-- begin --

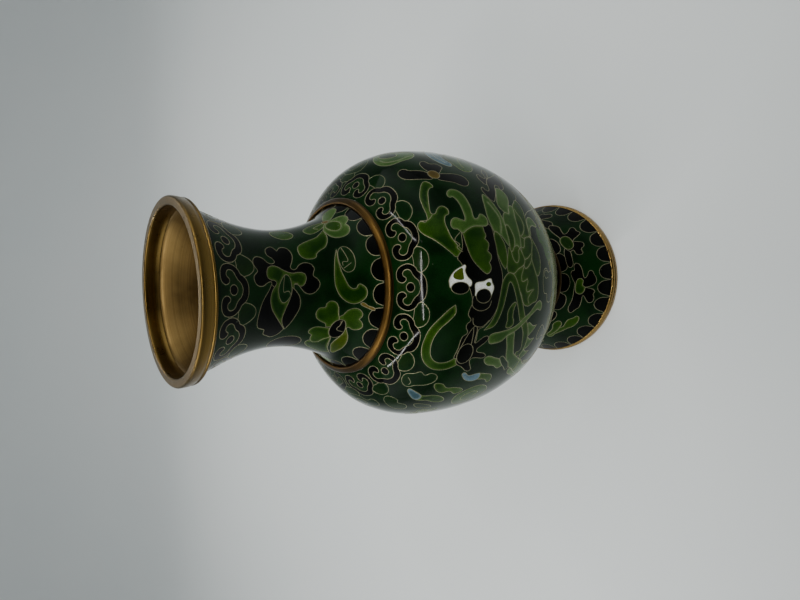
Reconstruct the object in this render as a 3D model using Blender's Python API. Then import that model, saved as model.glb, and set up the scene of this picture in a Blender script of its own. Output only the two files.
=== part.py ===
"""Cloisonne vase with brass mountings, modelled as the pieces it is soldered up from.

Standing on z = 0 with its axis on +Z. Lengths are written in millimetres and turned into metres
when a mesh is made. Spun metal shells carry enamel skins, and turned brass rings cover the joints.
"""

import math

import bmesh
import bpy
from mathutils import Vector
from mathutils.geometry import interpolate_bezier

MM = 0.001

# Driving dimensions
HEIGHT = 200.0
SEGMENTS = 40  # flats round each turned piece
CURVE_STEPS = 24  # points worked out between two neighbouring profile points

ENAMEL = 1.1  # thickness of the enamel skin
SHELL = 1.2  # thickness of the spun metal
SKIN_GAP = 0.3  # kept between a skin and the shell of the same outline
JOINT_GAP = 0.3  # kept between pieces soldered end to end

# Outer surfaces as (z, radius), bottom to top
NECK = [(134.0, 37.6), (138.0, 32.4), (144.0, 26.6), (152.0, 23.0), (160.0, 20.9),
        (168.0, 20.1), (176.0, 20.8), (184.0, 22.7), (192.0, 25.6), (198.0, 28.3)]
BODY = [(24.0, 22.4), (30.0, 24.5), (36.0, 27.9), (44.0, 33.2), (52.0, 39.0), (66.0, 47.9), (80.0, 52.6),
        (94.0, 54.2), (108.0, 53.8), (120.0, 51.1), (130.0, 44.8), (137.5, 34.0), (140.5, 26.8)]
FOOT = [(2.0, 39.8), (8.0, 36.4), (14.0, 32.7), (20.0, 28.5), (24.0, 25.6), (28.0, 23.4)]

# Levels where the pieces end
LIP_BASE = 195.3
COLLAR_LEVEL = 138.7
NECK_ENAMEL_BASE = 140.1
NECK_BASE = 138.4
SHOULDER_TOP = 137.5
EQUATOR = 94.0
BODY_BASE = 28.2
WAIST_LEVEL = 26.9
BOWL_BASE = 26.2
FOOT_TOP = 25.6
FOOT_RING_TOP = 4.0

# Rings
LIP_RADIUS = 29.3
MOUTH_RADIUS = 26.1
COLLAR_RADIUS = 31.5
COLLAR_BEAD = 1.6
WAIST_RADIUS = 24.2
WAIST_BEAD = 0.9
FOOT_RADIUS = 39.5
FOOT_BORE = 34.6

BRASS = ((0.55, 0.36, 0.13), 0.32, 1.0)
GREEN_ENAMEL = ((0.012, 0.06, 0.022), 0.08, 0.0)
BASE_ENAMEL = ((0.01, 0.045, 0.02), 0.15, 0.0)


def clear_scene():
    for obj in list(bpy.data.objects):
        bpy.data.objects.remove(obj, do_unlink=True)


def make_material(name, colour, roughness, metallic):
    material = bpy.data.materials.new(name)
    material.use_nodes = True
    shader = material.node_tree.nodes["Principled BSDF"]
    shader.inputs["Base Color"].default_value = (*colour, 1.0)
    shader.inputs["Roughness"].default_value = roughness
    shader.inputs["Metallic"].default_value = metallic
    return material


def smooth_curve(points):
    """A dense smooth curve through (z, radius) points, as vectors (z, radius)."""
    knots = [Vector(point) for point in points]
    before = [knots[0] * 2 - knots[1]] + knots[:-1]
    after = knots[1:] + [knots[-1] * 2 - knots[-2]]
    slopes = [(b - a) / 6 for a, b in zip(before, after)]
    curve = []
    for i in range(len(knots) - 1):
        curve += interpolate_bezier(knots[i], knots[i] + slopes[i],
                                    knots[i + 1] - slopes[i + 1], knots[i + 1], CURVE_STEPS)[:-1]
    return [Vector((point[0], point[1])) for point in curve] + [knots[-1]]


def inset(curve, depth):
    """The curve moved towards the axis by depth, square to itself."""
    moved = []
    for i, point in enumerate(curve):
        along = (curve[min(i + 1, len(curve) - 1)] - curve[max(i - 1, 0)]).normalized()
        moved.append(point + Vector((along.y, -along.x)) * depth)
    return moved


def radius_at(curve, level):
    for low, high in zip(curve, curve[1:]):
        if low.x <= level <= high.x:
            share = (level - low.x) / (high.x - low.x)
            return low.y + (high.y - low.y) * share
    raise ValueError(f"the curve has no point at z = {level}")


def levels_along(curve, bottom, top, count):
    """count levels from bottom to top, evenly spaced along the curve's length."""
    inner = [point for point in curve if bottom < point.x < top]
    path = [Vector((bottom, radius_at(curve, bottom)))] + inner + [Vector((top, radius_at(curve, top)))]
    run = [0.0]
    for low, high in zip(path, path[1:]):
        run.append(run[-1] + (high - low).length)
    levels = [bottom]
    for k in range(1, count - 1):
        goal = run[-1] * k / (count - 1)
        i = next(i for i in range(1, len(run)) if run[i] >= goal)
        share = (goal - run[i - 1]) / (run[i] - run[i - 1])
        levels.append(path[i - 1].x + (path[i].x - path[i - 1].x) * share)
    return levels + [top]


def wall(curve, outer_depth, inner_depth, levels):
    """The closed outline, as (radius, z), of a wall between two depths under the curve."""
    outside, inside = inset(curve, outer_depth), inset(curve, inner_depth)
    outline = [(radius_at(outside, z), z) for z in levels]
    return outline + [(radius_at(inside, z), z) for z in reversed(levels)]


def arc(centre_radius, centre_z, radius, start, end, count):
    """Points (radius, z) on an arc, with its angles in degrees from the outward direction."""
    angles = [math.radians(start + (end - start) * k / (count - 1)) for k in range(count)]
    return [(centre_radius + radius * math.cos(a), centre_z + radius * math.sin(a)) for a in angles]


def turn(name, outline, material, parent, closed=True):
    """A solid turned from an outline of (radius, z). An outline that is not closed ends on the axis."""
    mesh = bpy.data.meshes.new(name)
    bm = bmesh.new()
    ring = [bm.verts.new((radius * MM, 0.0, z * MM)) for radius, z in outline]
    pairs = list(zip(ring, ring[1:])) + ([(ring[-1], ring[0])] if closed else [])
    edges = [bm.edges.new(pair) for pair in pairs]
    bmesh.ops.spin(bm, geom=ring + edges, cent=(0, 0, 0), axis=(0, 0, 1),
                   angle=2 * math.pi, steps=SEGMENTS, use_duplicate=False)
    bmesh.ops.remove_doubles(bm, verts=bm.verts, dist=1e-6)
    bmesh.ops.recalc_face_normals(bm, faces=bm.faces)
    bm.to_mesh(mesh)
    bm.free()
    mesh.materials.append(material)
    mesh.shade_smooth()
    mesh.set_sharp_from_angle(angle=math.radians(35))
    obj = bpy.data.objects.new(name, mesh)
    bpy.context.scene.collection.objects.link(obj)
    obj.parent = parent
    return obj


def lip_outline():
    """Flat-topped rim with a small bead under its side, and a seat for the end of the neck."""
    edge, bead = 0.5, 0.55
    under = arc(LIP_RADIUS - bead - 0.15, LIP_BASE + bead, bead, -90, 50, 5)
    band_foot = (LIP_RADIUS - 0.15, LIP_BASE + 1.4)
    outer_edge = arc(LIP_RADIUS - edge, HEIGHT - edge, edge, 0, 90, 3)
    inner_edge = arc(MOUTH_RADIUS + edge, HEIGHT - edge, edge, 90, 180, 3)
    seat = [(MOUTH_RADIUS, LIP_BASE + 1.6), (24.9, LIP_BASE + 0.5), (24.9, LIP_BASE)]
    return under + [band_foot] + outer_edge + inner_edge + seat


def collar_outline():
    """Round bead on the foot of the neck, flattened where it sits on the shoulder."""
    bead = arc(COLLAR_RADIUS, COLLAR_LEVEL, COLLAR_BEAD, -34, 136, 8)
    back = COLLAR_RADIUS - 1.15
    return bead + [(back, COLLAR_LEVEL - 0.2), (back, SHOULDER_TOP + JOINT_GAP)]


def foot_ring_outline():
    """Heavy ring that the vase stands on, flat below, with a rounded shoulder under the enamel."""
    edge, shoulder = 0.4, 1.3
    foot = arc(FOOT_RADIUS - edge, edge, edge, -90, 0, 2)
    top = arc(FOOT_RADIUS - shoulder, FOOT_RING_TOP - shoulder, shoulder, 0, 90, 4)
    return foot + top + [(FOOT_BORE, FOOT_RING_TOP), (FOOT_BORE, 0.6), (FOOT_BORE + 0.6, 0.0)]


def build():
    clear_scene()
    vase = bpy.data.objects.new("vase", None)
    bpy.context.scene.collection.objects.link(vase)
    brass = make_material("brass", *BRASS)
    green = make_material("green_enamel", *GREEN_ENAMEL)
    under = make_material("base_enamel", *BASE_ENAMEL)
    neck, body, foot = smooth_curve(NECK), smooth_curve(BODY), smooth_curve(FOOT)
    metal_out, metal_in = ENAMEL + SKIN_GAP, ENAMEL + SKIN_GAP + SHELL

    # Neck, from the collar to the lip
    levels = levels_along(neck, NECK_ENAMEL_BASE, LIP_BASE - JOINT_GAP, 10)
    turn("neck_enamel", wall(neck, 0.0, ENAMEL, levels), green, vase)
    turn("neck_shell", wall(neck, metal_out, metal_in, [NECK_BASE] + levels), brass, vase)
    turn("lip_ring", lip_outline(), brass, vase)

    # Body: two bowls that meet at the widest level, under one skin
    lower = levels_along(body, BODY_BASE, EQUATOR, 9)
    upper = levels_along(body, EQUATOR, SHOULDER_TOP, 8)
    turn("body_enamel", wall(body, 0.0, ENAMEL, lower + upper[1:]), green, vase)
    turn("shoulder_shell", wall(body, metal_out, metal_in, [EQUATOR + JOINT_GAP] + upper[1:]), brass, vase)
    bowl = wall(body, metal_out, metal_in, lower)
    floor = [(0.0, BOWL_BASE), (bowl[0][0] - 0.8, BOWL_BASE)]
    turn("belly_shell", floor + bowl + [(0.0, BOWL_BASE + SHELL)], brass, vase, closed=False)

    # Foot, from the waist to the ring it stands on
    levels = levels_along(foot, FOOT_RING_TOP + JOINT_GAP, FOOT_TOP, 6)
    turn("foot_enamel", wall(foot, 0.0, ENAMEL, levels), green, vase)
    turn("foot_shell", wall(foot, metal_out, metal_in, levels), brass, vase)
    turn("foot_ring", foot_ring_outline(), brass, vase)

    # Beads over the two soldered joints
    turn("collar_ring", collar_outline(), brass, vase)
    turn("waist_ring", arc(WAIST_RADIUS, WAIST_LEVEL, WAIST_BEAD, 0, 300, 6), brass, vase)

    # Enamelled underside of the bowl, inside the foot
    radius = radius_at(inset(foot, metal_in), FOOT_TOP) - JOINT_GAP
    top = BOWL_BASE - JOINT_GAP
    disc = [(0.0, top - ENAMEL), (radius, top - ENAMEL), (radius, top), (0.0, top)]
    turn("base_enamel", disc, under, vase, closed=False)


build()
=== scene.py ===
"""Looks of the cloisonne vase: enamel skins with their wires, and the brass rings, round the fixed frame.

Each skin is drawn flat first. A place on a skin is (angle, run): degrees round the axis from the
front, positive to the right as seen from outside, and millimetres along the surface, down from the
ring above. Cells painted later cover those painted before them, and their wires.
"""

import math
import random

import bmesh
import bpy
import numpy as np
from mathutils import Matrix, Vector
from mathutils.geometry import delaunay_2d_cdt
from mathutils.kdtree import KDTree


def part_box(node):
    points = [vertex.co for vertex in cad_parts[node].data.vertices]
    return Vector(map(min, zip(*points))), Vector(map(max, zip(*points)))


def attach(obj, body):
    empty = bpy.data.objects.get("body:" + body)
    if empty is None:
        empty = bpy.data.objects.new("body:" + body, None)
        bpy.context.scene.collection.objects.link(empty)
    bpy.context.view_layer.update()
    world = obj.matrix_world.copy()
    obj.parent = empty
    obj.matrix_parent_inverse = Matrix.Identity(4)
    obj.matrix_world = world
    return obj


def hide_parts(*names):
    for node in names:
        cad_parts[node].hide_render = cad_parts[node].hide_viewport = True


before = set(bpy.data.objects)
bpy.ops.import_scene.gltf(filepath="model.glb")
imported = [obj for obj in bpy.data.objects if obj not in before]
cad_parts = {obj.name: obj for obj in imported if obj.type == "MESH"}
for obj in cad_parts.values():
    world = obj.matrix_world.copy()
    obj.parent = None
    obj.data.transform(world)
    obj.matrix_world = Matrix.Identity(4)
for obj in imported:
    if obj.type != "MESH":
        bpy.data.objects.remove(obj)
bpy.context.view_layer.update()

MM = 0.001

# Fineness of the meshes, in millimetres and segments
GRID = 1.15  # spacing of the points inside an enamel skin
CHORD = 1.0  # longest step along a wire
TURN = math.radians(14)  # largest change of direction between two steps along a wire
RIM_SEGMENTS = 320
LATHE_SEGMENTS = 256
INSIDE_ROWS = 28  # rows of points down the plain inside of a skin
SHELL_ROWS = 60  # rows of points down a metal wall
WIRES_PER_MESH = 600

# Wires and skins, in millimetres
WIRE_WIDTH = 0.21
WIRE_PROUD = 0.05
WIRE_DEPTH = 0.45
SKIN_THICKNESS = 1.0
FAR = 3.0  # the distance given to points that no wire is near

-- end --
-- begin --

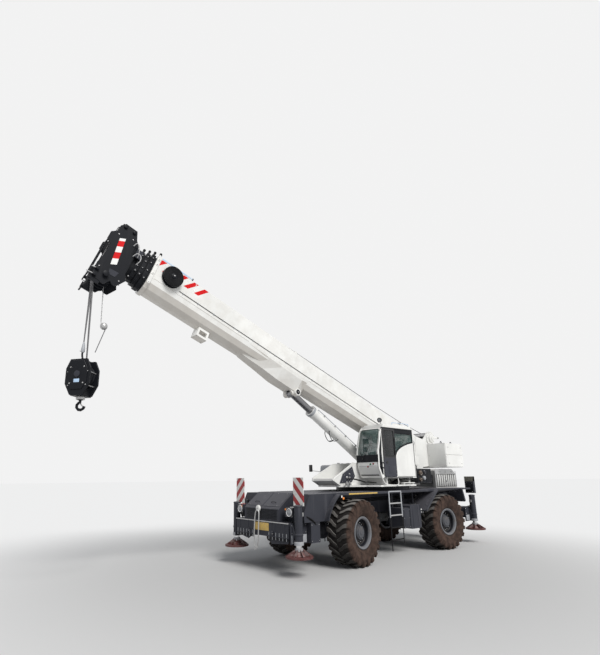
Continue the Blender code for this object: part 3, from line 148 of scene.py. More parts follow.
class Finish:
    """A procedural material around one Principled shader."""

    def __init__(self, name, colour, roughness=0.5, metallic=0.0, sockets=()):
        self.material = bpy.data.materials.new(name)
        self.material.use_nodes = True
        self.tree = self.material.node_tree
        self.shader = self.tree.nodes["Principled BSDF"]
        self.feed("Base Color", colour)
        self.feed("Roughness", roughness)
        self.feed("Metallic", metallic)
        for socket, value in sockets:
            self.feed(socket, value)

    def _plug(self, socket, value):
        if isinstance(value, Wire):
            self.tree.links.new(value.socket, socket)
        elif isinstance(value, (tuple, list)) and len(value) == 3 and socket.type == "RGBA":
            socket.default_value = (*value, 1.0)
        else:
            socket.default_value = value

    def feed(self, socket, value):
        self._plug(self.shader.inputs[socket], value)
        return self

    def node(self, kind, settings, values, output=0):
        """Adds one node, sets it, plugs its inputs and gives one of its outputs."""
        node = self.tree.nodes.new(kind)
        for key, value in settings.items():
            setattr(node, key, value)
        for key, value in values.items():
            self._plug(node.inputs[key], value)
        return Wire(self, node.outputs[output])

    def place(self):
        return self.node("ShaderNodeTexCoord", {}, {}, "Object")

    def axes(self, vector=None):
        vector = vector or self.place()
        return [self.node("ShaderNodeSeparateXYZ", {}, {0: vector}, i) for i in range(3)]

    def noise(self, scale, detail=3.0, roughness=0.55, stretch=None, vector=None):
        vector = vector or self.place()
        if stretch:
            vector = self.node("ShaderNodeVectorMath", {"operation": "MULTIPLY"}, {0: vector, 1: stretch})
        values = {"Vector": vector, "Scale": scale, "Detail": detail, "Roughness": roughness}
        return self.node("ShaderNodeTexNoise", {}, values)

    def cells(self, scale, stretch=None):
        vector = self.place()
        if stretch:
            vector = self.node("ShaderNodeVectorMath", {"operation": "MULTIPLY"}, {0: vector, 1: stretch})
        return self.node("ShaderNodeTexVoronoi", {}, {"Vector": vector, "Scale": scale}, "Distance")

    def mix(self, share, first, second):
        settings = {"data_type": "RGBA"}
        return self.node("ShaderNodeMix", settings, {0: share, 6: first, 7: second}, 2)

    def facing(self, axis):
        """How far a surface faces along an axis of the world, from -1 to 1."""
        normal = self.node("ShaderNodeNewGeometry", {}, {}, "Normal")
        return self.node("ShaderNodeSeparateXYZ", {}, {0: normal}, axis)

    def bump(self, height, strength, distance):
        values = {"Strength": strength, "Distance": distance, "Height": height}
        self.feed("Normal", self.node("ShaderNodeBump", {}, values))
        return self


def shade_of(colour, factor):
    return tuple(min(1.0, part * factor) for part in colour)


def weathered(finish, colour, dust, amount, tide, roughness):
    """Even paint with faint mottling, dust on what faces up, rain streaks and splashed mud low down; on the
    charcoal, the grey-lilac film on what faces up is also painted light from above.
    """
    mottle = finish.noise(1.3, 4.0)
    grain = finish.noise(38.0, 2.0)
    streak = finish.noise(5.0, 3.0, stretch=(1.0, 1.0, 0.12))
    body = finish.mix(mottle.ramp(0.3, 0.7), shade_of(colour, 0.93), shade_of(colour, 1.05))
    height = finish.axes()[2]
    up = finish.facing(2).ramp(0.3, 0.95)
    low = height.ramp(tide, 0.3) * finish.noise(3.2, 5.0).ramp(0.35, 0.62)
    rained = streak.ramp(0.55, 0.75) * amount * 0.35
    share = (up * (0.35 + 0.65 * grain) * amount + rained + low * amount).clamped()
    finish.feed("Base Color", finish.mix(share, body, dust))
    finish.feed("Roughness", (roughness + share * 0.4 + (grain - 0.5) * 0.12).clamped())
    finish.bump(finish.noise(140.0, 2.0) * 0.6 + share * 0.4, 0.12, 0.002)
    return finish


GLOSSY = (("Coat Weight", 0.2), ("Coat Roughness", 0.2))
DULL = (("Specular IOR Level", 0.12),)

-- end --

* **What you are asked to do**
Using the entries above, extract exactly the span from the line with "obj.parent = None" to the line with "wire is near", both lines included; leave out everything else.

* **Answer to the problem**
    obj.parent = None
    obj.data.transform(world)
    obj.matrix_world = Matrix.Identity(4)
for obj in imported:
    if obj.type != "MESH":
        bpy.data.objects.remove(obj)
bpy.context.view_layer.update()

MM = 0.001

# Fineness of the meshes, in millimetres and segments
GRID = 1.15  # spacing of the points inside an enamel skin
CHORD = 1.0  # longest step along a wire
TURN = math.radians(14)  # largest change of direction between two steps along a wire
RIM_SEGMENTS = 320
LATHE_SEGMENTS = 256
INSIDE_ROWS = 28  # rows of points down the plain inside of a skin
SHELL_ROWS = 60  # rows of points down a metal wall
WIRES_PER_MESH = 600

# Wires and skins, in millimetres
WIRE_WIDTH = 0.21
WIRE_PROUD = 0.05
WIRE_DEPTH = 0.45
SKIN_THICKNESS = 1.0
FAR = 3.0  # the distance given to points that no wire is near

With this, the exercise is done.